141. Welch einen trüben Anblick gewähren uns jene Menschenscharen, die, Europens Winter ahnend, wie Zugvögel in ein wärmeres Land überziehen, wo sie Nahrung im Freien finden und nicht angstvoll abzuwarten haben, daß ihnen übermütige Fürstendiener kümmerliche Brosamen darreichen. Wir wollen den Blick abwenden von den engen Fußpfaden, den Bächlein, den dürren Gebüschen unserer Heimat, und uns mit jenen Riesenströmen, jenen unermeßlichen Wäldern voll Blüten und Düften, die uns aus Amerika zulocken, befreunden. Lernt genau das Land kennen, wo noch eurer viele nach langen Leiden das altergraue Haupt zum Ausruhen und Sterben hinlegen und wo eure Söhne ungeneckt eure Enkel wiegen werden. Wohl verläßt keiner fröhlichen Mutes das Land, das ihn geboren, und niemand vermag ohne Schmerzen sich von der mütterlichen Erde loszureißen, worin das Herz mit tausend Wurzeln fasert. Aber ermannet euch, fliehet, ehe der Sturm kommt und die Erde unter euren Füßen wankt. Europa verdient den Adel nicht mehr, den es von seinen Vorfahren ererbt, die ihn erworben. Es trete in die Gleichheit mit den übrigen Weltteilen zurück, und wenn es seine Herrschaft über Amerika nicht aufgeben will, wird es ihm noch dienen müssen. Vielleicht ist die Menschheit bestimmt, die vier Jahreszeiten ihres Daseins in den verschiedenen Weltteilen auszuleben. Asien war die Wiege des menschlichen Geschlechts; Europa sah die Lust, die Kraft, den Übermut seiner Jugend. In Amerika entwickelt sich die Fülle und Weisheit des männlichen Alters, und nach Jahrtausenden erwärmt die greise Menschheit ihre kalten, zitternden Glieder in Afrikas Sonne und sinkt endlich lebenssatt als Staub in Staub dahin.

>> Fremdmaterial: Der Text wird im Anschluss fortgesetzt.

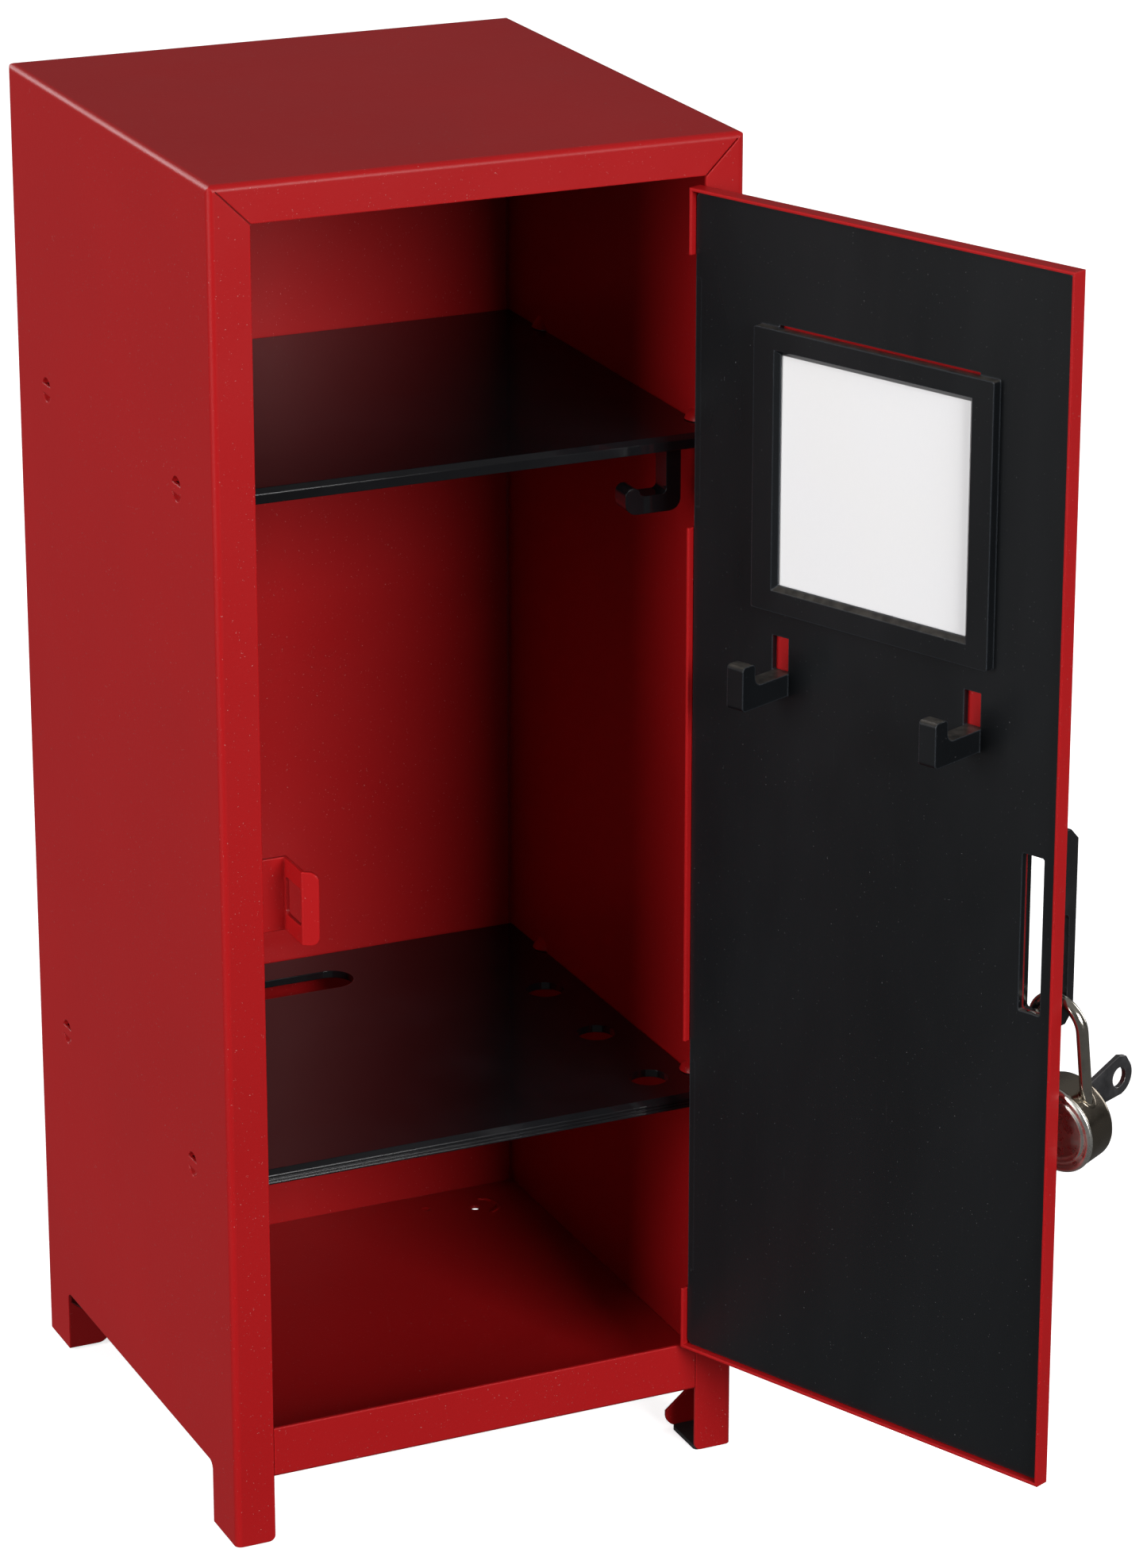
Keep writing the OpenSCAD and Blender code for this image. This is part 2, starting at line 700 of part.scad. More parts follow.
module shackle() {
    z_arc = shackle_h - leg_x;
    color(chrome) lock_pose() difference() {
        union() {
            translate([0, 0, z_arc]) rotate([90, 0, 0]) rotate_extrude(angle = 180)
                translate([leg_x, 0]) circle(wire_r, $fn = 32);
            // long leg on the slot side, short leg towards the free edge
            translate([leg_x, 0, long_end]) cylinder(h = z_arc - long_end, r = wire_r, $fn = 32);
            translate([-leg_x, 0, short_end])
                cylinder(h = z_arc - short_end, r = wire_r, $fn = 32);
        }
        // notch for the bolt in the short leg
        box([-leg_x + wire_r - 0.95, -3, plug_z - 1.3], [0, 3, plug_z + 1.3]);
        // turned groove near the end of the long leg
        translate([leg_x, 0, long_end + 0.8]) difference() {
            cylinder(h = 0.8, r = 3, $fn = 32);
            translate([0, 0, -1]) cylinder(h = 3, r = wire_r - 0.35, $fn = 32);
        }
    }
}

// turned profile about y: pts are [radius, y]
module turned(pts) {
    rotate([-90, 0, 0]) rotate_extrude($fn = 64) polygon(pts);
}

module leg_bores(grow) {
    for (s = [-1, 1]) translate([s * leg_x, 0, (s < 0 ? short_end : long_end) - 0.5])
        cylinder(h = 20, r = wire_r + grow, $fn = 32);
}

module plug_bore(grow) {
    rod_y(0, plug_z, plug_r + grow, -lock_t, 0.1, $fn = 48);
}

module padlock_shell() {
    y0 = -lock_t / 2;
    y1 = lock_t / 2 - rim_t;
    c = shell_r;
    w = lock_r - core_r - 0.02;
    color(chrome) lock_pose() difference() {
        union() {
            turned([[0, y0], [lock_r - c, y0], [lock_r, y0 + c], [lock_r, y1],
                    [lock_r - w, y1], [lock_r - w, y0 + c + 0.1], [lock_r - c - 0.4, y0 + w],
                    [0, y0 + w]]);
            rotate([-90, 0, 0]) translate([0, 0, y0 + c]) rotate_extrude($fn = 64)
                intersection() {
                    translate([lock_r - c, 0]) difference() {
                        circle(c, $fn = 32);
                        circle(c - w, $fn = 32);
                    }
                    translate([lock_r - c, -c]) square(c);
                }
        }
        leg_bores(0.12);
        plug_bore(0.05);
    }
}

module padlock_core() {
    y0 = -lock_t / 2 + 0.75;
    y1 = lock_t / 2 - 1.25;
    color(steel) lock_pose() difference() {
        turned([[0, y0], [core_r - 0.9, y0], [core_r, y0 + 0.9], [core_r, y1], [0, y1]]);
        leg_bores(0.06);
        plug_bore(0.05);
        // chamber for the bolt
        box([-leg_x, 0.05, plug_z - 2.35], [chamber_x1, 2.1, plug_z + 2.35]);
    }
}

// stepped bright rim on the side that faces the door
module padlock_rim() {
    y0 = lock_t / 2 - rim_t;
    r = lock_r;
    color(chrome) lock_pose() turned([[r - rim_w, y0], [r - 0.1, y0], [r + 0.15, y0 + 0.25],
        [r + 0.15, y0 + 0.75], [r - 0.5, y0 + rim_t], [r - 1.2, y0 + rim_t], [r - 1.45, y0 + 0.85],
        [r - 2, y0 + 0.85], [r - 2.2, y0 + 1.15], [r - 2.7, y0 + 1.15], [r - rim_w, y0 + 0.6]]);
}

module padlock_disc() {
    y0 = lock_t / 2 - rim_t;
    color(chrome) lock_pose() rod_y(0, 0, lock_r - rim_w, y0, y0 + 0.4, $fn = 64);
}

module bolt_spring() {
    // bent leaf standing at the end of the bolt's chamber
    color(steel) lock_pose() for (s = [-1, 1])
        translate([chamber_x1 - 0.35, 0.3, plug_z + s * 1.08])
            rotate([0, s * 5, 0]) translate([0, 0, -1.1]) cube([0.18, 1.5, 2.2]);
}

module keyway(w, h) {
    box([-w / 2, -lock_t, plug_z - h / 2], [w / 2, 0.4, plug_z + h / 2]);
}

module lock_plug() {
    color([0.78, 0.64, 0.35]) lock_pose() {
        difference() {
            rod_y(0, plug_z, plug_r, -lock_t / 2 - 0.25, -0.05, $fn = 48);
            keyway(1.05, 4.4);
            for (y = wafer_ys) box([-1.45, y - 0.3, plug_z - 2.75],
                                       [1.45, y + 0.3, plug_z + 2.75]);
        }
        // web that closes the inner end, and the drive pin that moves the bolt
        rod_y(0, plug_z, plug_r, -0.45, -0.05, $fn = 48);
        rod_y(bolt_turn * sin(drive_a), plug_z - bolt_turn * cos(drive_a), drive_r, -0.2, 1.9,
              $fn = 24);
    }
}

module lock_wafers() {
    color([0.8, 0.68, 0.4]) lock_pose() for (y = wafer_ys) difference() {
        box([-1.4, y - 0.22, plug_z - 2.7], [1.4, y + 0.22, plug_z + 2.7]);
        box([-0.65, y - 1, plug_z - 1.75], [0.65, y + 1, plug_z + 1.75]);
    }
}

module lock_bolt() {
    px = -bolt_turn * sin(drive_a);
    y0 = bolt_y[0];
    y1 = bolt_y[1];
    // drawn clear of the shackle, as the key's open position leaves it
    color(steel) lock_pose() translate([unlock, 0, 0]) difference() {
        union() {
            box([-2.6, y0, plug_z - 2.2], [chamber_x1 - 2.2, y1, plug_z + 2.2]);
            box([-leg_x + wire_r - 0.75, y0, plug_z - 1.1], [0, y1, plug_z + 1.1]);
        }
        // upright slot for the drive pin
        box([px - drive_r - 0.1, 0, plug_z - 1.75], [px + drive_r + 0.1, 3, plug_z + 0.5]);
    }
}

// bow of the key in (y, z), origin on the plug's axis, growing away from the lock
module key_bow_2d() {
    difference() {
        union() {
            polygon([[-1, -2.6], [-1, 2.1], [-14.9, 4.4], [-17.1, 3.4], [-18.4, 0.9],
                     [-14.8, -4.9], [-2.2, -3.6]]);
            translate([-14.6, -0.7]) circle(4.1);
        }
        translate([-14.2, -0.6]) circle(2.3);
    }
}

module key() {
    face = -lock_t / 2 - 0.3;
    color([0.2, 0.2, 0.2]) lock_pose() translate([0, 0, plug_z]) {
        translate([0, face, 0]) along_x(-key_t / 2, key_t / 2) key_bow_2d();
        difference() {
            box([-blade_t / 2, face - 1.5, -1.65], [blade_t / 2, -0.6, 1.65]);
            for (i = [0:2]) translate([0, -3.3 + i * 1.3, 1.75]) rotate([45, 0, 0])
                cube([3, 0.6, 0.6], center = true);
        }
    }
}

// ---- assembly ----

cabinet_shell();
back_panel();
floor_panel();
upper_shelf();
lower_shelf();
coat_hook();
striker();
foot_pads();
frame_hinge_leaves();
hinge_pins();
door_skin();
door_liner();
door_hinge_leaves();
picture_card();
handle();
handle_retainers();
shackle();
padlock_shell();
padlock_core();
padlock_rim();
padlock_disc();
bolt_spring();
lock_plug();
lock_wafers();
lock_bolt();
key();
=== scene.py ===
"""Looks for a desk-size steel locker: finishes for its sheet metal, mouldings and padlock, the
pieces that need a finer surface than the frame gives them, and a small daylight studio."""

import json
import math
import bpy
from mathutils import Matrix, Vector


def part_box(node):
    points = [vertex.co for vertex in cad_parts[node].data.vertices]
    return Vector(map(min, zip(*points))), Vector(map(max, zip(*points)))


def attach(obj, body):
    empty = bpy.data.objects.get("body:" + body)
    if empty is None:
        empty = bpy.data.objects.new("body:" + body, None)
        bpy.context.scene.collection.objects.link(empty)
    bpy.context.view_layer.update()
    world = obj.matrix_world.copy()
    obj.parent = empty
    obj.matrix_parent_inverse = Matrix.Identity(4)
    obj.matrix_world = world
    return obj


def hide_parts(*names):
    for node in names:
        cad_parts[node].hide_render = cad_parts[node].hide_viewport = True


bl_info = {
    "name": "Desk Locker",
    "version": (1, 0, 0),
    "blender": (4, 5, 0),
    "location": "View3D > Sidebar > Locker",
    "description": "Finishes and fine pieces for a desk-size steel locker with a padlock",
    "category": "Object",
}

import bpy
import numpy as np
from mathutils import Quaternion, Vector

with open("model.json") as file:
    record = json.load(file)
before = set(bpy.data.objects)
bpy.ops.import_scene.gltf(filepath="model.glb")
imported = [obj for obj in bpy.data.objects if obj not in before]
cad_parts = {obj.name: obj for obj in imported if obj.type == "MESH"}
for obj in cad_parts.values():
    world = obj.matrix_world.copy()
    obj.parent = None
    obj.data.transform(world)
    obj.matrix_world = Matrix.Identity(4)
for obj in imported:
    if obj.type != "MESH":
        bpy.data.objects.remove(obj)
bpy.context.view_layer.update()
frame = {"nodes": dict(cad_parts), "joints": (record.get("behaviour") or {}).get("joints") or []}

MM = 0.001
MICRON = 0.001 * MM


# ---- where the pieces hang, from the frame's own joints ----


def joint(name):
    """The frame's joint of that name."""
    return next(j for j in frame["joints"] if j["name"] == name)


def lock_axes():
    """The padlock's own axes at rest: across the shackle, towards the door, and up its legs."""
    across = -Vector(joint("padlock_swing")["axis"])
    inwards = Vector(joint("key_turn")["axis"])
    up = -Vector(joint("lock_release")["axis"])
    return np.array([across, inwards, up])


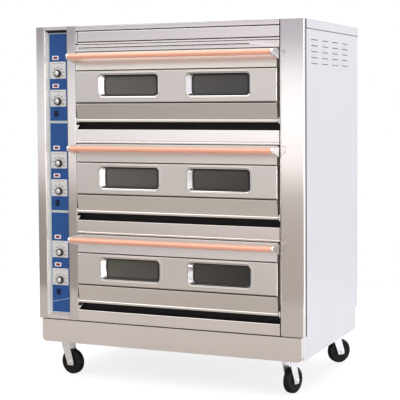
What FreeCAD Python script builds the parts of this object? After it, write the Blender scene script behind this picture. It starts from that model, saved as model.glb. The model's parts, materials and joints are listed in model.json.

142. Man bauet selten seine Meinung auf festem Grunde, man baut sie in die Luft, gibt dem Zimmerwerke schwache Stützen, und erst wenn man mit dem Dache fertig ist, unterwölbt man das Gebäude. Auch vor dem gerechten Urteile geht oft ein Vorurteil her.

143. Napoleon war der hohe Priester der Revolution, und als er so dumm war, die Göttin um ihre Anbetung zu bringen, brachte er sich um seine Priesterwürde, und seine Macht ging unter.

144. Ja, Luther hatte es verstanden, als er dem Teufel das Dintenfaß an den Kopf geworfen! Nur vor Dinte fürchtet sich der Teufel, damit allein verjagt man ihn.

145. Gott hat seine Höflinge, die ihm schmeicheln, als wenn er ein Fürst wäre.